## Required task
Give back, unchanged, the line with "Turn this picture", the line with "SCALLOP_DEPTH = 1.1", and every line between them, and no other line.

## Start Records supplied

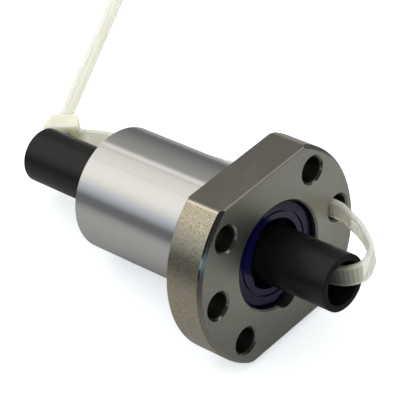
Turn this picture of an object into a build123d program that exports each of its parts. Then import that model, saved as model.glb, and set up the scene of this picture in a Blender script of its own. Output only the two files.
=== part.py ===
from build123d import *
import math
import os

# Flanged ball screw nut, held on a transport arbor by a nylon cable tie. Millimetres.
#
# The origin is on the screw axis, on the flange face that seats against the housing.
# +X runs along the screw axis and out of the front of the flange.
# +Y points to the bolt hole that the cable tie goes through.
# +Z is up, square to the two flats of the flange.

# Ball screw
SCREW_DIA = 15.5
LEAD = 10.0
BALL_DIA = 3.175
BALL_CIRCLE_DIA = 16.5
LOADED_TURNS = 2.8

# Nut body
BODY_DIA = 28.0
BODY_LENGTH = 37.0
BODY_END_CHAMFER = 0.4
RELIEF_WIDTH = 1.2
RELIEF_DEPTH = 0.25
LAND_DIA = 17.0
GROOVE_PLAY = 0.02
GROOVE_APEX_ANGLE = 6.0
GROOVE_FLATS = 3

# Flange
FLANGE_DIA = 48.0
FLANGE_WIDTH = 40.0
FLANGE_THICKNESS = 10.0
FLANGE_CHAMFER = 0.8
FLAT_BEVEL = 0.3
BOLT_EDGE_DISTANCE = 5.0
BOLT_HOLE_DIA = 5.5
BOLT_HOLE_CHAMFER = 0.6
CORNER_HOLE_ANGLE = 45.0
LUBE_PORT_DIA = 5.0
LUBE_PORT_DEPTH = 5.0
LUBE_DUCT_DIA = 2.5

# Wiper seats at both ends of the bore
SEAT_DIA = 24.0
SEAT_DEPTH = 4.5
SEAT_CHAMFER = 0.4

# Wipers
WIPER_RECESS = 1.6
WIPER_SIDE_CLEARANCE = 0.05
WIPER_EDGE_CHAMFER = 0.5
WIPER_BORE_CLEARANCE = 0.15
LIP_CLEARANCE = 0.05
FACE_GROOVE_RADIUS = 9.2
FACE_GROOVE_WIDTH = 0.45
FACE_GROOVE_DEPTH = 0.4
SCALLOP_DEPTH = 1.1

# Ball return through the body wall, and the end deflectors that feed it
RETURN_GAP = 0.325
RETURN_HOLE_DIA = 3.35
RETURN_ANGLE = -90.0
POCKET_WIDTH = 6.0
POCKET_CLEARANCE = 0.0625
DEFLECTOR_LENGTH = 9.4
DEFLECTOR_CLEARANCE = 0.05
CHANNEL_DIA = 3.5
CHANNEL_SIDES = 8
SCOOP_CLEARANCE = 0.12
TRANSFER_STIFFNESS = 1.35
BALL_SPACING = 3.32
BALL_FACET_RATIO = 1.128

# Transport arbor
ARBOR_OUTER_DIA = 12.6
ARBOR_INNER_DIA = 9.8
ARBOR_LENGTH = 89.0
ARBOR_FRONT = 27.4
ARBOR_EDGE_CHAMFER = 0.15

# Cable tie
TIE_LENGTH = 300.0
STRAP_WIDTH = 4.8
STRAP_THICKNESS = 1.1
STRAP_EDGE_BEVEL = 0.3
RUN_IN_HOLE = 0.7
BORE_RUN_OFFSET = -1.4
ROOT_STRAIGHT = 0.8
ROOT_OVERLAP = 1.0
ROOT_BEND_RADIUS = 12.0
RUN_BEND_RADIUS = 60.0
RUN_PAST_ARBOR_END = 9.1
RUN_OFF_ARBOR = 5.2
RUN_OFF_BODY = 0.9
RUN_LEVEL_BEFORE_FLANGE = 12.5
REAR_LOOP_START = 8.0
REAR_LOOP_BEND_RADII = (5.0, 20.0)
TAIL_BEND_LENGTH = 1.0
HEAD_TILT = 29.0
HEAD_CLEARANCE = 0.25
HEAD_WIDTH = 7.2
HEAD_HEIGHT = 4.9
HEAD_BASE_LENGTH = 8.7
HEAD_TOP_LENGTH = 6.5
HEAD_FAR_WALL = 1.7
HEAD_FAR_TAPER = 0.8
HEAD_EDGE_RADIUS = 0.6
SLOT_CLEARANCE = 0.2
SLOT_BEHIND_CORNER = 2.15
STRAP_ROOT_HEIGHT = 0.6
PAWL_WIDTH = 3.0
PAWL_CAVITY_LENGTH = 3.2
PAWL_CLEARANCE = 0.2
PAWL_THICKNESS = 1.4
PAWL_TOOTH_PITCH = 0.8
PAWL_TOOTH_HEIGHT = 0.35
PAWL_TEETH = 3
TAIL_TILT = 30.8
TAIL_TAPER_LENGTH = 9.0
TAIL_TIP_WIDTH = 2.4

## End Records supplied
## Start Records supplied

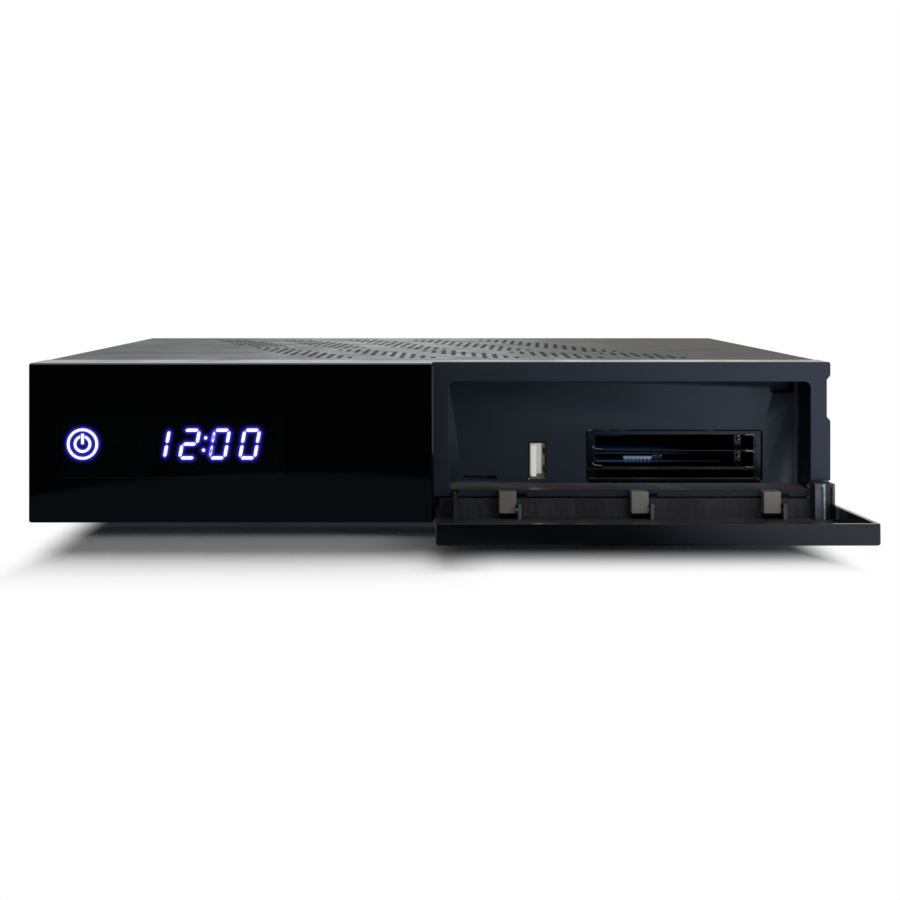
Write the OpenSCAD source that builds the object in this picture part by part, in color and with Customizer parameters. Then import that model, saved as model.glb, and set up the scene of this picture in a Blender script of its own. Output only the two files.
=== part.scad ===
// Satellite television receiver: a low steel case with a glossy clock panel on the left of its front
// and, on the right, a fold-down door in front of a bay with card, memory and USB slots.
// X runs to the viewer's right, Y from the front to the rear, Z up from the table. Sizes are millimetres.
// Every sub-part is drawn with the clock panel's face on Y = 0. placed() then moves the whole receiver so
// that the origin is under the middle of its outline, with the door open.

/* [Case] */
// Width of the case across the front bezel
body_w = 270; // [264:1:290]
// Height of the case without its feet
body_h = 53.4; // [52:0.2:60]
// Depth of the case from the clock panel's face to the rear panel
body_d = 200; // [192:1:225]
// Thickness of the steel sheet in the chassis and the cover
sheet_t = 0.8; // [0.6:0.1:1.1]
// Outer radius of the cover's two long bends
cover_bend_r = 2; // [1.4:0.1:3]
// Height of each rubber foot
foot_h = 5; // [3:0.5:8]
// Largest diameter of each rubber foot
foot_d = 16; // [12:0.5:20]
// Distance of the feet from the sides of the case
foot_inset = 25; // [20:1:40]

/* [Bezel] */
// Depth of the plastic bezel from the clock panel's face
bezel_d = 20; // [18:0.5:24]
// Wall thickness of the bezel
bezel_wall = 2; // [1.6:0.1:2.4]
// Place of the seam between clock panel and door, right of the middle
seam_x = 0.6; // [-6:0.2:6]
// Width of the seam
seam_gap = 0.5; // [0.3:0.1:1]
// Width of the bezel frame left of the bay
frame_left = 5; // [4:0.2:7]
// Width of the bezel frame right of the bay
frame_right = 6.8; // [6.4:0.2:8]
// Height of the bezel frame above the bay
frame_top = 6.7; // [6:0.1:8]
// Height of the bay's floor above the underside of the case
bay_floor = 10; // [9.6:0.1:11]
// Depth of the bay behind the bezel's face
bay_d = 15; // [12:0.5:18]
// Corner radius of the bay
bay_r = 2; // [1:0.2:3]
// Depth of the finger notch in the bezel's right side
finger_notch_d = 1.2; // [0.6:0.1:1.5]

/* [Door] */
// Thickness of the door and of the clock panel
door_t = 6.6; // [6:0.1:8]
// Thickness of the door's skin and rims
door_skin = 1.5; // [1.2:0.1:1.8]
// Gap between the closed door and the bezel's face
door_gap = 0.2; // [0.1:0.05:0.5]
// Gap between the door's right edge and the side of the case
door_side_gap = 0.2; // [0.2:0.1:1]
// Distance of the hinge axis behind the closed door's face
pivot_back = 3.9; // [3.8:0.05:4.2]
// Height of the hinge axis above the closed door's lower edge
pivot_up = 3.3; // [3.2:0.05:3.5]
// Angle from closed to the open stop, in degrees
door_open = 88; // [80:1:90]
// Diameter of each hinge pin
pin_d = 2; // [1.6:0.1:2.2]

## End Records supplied
## Start Records supplied

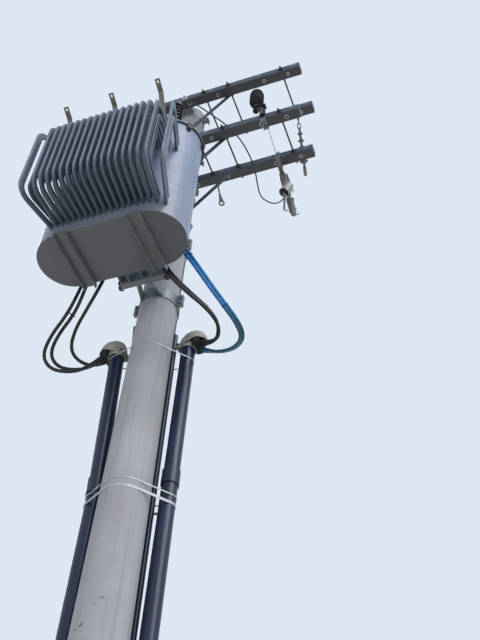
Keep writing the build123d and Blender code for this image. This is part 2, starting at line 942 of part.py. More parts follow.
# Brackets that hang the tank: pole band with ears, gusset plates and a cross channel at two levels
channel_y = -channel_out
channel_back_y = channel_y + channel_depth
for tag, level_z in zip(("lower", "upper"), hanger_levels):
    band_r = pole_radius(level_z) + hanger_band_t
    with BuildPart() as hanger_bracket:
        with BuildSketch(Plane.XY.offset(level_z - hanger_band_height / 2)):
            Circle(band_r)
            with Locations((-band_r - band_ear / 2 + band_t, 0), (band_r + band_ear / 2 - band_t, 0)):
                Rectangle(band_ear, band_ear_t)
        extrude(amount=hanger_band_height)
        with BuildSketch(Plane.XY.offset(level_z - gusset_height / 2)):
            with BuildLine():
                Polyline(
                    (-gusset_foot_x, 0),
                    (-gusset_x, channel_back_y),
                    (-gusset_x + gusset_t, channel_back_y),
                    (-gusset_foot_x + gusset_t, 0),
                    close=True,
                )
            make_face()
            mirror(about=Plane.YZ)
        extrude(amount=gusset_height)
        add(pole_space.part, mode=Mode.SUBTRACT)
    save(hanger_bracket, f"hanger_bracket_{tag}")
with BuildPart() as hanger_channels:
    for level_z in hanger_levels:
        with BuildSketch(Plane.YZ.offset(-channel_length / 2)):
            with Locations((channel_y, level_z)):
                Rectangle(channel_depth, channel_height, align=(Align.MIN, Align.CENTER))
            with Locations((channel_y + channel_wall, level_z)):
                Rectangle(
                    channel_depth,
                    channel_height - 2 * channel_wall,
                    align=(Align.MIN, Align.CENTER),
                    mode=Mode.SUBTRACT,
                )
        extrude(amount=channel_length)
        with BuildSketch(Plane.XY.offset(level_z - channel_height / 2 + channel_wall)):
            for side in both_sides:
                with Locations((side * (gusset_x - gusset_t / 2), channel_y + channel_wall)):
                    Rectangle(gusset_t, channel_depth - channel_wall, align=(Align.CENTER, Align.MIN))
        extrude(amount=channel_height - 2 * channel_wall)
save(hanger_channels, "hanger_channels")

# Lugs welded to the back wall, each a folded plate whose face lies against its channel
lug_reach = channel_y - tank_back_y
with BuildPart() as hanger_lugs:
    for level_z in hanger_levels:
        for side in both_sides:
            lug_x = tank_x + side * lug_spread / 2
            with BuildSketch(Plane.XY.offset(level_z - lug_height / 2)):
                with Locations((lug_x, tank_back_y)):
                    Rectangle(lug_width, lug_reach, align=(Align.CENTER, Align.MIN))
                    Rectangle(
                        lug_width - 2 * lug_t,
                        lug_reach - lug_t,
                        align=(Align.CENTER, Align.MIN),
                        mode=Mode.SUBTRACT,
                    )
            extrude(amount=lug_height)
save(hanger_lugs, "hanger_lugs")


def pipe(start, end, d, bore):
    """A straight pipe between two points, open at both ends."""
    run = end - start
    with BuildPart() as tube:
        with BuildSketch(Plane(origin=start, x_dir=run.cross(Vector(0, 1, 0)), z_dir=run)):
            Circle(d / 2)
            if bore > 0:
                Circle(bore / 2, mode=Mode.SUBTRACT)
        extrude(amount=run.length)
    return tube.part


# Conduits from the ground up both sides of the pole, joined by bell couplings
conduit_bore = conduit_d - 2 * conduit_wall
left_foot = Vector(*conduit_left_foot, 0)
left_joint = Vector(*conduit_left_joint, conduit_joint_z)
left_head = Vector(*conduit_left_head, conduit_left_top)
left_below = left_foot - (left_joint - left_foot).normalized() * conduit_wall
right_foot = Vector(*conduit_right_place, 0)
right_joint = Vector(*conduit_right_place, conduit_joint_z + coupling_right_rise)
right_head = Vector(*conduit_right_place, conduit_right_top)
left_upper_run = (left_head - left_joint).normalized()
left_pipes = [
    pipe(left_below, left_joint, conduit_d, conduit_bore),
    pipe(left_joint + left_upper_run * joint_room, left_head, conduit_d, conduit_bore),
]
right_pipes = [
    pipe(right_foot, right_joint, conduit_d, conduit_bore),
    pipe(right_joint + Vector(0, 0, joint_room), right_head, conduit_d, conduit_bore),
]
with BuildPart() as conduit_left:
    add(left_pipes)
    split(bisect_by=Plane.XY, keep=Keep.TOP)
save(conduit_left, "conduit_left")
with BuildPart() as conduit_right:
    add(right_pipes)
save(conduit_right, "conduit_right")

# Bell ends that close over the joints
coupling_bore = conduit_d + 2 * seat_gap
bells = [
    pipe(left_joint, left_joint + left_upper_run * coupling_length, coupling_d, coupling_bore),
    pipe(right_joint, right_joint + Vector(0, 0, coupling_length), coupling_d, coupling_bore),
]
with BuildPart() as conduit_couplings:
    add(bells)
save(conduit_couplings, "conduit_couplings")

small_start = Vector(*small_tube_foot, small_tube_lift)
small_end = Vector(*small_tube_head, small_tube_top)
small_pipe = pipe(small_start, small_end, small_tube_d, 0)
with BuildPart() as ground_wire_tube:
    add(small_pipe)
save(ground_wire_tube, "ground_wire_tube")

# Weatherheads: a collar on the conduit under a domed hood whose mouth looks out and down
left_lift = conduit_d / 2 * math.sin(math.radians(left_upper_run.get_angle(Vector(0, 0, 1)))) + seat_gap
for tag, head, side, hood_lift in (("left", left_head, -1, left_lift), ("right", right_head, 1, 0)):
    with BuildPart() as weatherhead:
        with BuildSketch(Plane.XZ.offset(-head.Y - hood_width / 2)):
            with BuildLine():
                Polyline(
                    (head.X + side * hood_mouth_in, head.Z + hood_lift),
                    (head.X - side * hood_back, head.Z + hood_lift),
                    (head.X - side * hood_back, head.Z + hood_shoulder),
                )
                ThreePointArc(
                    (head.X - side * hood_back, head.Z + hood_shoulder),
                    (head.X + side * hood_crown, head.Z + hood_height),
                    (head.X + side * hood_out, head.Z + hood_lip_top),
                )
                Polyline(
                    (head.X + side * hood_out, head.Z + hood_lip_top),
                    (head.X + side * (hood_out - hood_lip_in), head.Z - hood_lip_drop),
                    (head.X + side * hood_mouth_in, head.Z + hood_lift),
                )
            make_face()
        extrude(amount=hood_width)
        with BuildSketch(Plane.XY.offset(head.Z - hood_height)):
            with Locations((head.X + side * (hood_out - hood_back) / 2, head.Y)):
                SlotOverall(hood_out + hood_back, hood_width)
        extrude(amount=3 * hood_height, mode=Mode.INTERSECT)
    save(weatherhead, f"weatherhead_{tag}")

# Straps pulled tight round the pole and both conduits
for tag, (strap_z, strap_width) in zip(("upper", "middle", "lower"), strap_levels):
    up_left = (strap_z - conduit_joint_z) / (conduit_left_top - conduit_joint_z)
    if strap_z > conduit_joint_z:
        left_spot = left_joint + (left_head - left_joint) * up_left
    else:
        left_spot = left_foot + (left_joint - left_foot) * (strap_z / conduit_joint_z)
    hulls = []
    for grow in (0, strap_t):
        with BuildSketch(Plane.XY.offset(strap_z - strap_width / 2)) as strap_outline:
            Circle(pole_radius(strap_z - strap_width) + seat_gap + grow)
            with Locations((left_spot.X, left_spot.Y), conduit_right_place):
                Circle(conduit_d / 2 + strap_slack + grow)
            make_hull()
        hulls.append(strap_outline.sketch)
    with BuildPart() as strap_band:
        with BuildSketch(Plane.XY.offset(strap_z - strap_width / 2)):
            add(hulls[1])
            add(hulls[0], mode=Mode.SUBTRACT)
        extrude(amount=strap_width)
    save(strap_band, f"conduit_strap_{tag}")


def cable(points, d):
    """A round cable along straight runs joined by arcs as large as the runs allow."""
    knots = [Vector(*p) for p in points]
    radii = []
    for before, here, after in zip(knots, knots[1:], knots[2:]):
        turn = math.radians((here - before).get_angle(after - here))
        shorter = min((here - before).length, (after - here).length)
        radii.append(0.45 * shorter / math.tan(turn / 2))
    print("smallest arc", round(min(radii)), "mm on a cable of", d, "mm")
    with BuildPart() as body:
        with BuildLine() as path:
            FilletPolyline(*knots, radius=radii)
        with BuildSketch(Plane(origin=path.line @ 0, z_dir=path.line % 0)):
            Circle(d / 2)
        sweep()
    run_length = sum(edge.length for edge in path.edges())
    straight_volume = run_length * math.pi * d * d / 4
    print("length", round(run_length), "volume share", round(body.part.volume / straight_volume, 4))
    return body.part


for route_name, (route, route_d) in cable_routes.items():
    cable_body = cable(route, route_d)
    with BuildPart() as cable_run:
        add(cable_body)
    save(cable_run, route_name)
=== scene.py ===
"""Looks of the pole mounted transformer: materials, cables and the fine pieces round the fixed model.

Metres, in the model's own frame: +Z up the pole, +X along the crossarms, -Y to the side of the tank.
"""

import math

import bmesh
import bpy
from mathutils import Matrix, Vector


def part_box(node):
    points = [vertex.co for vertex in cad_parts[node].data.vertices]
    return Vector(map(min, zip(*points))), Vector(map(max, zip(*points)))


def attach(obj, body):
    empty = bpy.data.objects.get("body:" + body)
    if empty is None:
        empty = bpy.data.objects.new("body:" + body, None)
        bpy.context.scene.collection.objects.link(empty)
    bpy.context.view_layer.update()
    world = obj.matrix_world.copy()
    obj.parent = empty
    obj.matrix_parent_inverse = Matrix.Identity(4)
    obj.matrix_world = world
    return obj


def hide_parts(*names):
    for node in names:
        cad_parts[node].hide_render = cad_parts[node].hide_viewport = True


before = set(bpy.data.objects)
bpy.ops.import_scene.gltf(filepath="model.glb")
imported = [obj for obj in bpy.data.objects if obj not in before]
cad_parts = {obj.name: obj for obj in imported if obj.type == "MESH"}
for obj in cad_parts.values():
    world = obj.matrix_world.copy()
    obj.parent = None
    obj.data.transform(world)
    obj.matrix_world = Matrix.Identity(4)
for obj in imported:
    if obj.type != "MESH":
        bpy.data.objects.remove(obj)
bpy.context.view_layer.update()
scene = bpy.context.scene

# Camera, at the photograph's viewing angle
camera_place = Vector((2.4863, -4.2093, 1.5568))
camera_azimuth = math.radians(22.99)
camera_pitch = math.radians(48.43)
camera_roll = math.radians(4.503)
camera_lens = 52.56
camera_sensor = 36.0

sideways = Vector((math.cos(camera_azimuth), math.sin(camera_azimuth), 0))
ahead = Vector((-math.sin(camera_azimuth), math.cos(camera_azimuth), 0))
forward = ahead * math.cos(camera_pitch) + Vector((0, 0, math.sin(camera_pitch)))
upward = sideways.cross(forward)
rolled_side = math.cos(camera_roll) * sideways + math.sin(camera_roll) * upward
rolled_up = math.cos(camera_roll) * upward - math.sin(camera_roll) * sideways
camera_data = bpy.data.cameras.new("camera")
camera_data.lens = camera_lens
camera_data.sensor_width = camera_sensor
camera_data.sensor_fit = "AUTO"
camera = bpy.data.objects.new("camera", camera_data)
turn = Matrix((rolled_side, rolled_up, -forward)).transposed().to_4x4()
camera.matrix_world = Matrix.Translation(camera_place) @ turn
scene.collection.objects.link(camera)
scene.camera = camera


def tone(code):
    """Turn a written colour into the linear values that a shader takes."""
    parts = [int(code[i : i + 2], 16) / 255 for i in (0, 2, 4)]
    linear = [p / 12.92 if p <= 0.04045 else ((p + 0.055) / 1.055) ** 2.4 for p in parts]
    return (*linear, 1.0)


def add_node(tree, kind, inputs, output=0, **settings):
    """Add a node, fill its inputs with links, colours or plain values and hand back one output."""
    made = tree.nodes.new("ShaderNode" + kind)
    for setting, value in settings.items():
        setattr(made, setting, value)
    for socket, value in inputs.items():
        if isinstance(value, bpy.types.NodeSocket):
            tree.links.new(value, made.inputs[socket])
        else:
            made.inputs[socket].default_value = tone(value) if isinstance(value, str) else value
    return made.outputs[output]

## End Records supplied

## Exercise solution
Turn this picture of an object into a build123d program that exports each of its parts. Then import that model, saved as model.glb, and set up the scene of this picture in a Blender script of its own. Output only the two files.
=== part.py ===
from build123d import *
import math
import os

# Flanged ball screw nut, held on a transport arbor by a nylon cable tie. Millimetres.
#
# The origin is on the screw axis, on the flange face that seats against the housing.
# +X runs along the screw axis and out of the front of the flange.
# +Y points to the bolt hole that the cable tie goes through.
# +Z is up, square to the two flats of the flange.

# Ball screw
SCREW_DIA = 15.5
LEAD = 10.0
BALL_DIA = 3.175
BALL_CIRCLE_DIA = 16.5
LOADED_TURNS = 2.8

# Nut body
BODY_DIA = 28.0
BODY_LENGTH = 37.0
BODY_END_CHAMFER = 0.4
RELIEF_WIDTH = 1.2
RELIEF_DEPTH = 0.25
LAND_DIA = 17.0
GROOVE_PLAY = 0.02
GROOVE_APEX_ANGLE = 6.0
GROOVE_FLATS = 3

# Flange
FLANGE_DIA = 48.0
FLANGE_WIDTH = 40.0
FLANGE_THICKNESS = 10.0
FLANGE_CHAMFER = 0.8
FLAT_BEVEL = 0.3
BOLT_EDGE_DISTANCE = 5.0
BOLT_HOLE_DIA = 5.5
BOLT_HOLE_CHAMFER = 0.6
CORNER_HOLE_ANGLE = 45.0
LUBE_PORT_DIA = 5.0
LUBE_PORT_DEPTH = 5.0
LUBE_DUCT_DIA = 2.5

# Wiper seats at both ends of the bore
SEAT_DIA = 24.0
SEAT_DEPTH = 4.5
SEAT_CHAMFER = 0.4

# Wipers
WIPER_RECESS = 1.6
WIPER_SIDE_CLEARANCE = 0.05
WIPER_EDGE_CHAMFER = 0.5
WIPER_BORE_CLEARANCE = 0.15
LIP_CLEARANCE = 0.05
FACE_GROOVE_RADIUS = 9.2
FACE_GROOVE_WIDTH = 0.45
FACE_GROOVE_DEPTH = 0.4
SCALLOP_DEPTH = 1.1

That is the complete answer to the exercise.